Last week the news broke that the YMCA of the USA was launching a new rebranding strategy. There was a short-lived media frenzy, with controversial headlines claiming that the Y had dropped the “MCA”, and thus their Christian values and heritage. Although the identity and marketing structure of the organization may be evolving, the mission of the YMCA is still the same and in fact, it may even be stronger than before.
While the change seems sudden for most of us, the new branding strategy is actually a result of more than 2 years of data analysis and input from Y leaders across the country. Through feedback from focus groups of both members and non-members, it was determined that the YMCA was perceived by the public to be an organization that provided fitness and recreational facilities. We all know that the Y is so much more than this, and that there is a deeper meaning and long-term value to the work that they do. In a press release from the YMCA of Western North Carolina, CEO Paul Vest said it best:
“We don’t teach swim lessons at the Y. We teach self-confidence and a sense of accomplishment through our swim lessons. We don’t just teach a child how to play basketball. We teach sportsmanship and what it means to work together as a team. We don’t just offer group exercise classes, we offer a place where a person can feel accepted and part of a caring community, while learning healthy habits for a better quality of life”
Indeed, the Y is not just a “gym and swim” with a history, but a cause-driven, community-building organization with strong values and a compelling voice. The rebranding effort is seeking to get rid of any inconsistencies and clarify misconceptions of the Y as merely a provider of programs and services. It hopes to broaden (yet, in a way, narrow) this widespread public opinion and perception and convey itself more as a ‘movement’ committed to strengthening our communities, rather than just a fitness club.
The rebranding includes a 3 part makeover: updating the logo, creating a more focused framework for its mission, and yes, even changing its name.
- For the first time in history, the YMCA will officially refer to itself by its more familiar name – “the Y”. While it is an affectionate colloquial term that the majority of us have used for decades, “the Y” will summarize the organization under the “Y USA”, and it will remain the Young Men’s Christian Association in all corporate and legal references.
- The Y is using this rebranding as a call to action to make its mission more clear and concise to the masses. It is reorganizing it into the 3 specific areas: healthy living, youth development, and social responsibility, which all fall under the Y’s primary focus of “strengthening the foundations of our community”. The Y hopes to begin to tell the story of not only what they do, but how and why they do it. They will continue to put Christian principles into practice through programs that build healthy spirit, mind and body for all. Furthermore, the heart and soul of the organization- its core values of caring, honesty, respect, and responsibility still hold true.
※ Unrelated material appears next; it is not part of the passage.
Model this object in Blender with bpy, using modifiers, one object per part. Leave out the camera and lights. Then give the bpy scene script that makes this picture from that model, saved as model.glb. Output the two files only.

- Lastly, the visual identify of the Y has been revamped to express the organization’s inspiring personality and commitment to a higher cause. It will no longer feature the familiar red, white and black Y that is recognized around the world. The new logo is more contemporary and vibrant, with 5 distinct color design palettes representing the diversity of people and places that we serve. It’s dynamic color scheme and gradient seems more fresh and relevant to youth, and it reflects healthy living through its brightness and sense of movement. Critics of the new logo should also note that it preserves the iconic triangle (symbolizing spirit, mind and body) and that for the first time in 43 years that the letters “YMCA” are actually featured on the emblem!
Individual Y’s will have the freedom to choose what they want to do with the new brand under the transition timeline of 5 years. The Y’s goal is to impact 25 million children and adults by 2012 and this rebranding is expected to bring in more donors, partners, and financial support, as the public gains a better understanding of its cause.
During a recent Blue Ridge Assembly Board meeting, Phill Morgan, Resource Director for Y’s of North Carolina, was able to clear up much of the confusion about the new brand strategy. He assured Board members and Assembly staff that “the Christian mission is stronger than ever”, clarifying the logic behind the revitalization and more importantly, explaining how all of this would affect Blue Ridge.
As supporters of the Y’s mission, and friends and family of the Assembly, it is our duty to help strengthen the Y brand by continuing to live by example, engaging in open conversation and using powerful word of mouth to tell the whole story of what we do- impacting the lives of youth. He encouraged us to continue to have pride and passion for our work, embracing the past, but looking forward to the future.
In reality, it is expected that we will see very little change on the mountain. Some of the signage around grounds, as well as our marketing materials and literature may be updated, but we can assure you that the beauty, character and spirit of the Assembly will remain the same. Weatherford’s founding principles will carry us through the next hundred years and we will continue to serve our guests with quality programs, services, and facilities through a well-trained, empowered staff.
Building strong kids, strong families, and strong communities is WHY we do it. It is an important, exciting time for the Y and we are so proud to be a part of this history in the making!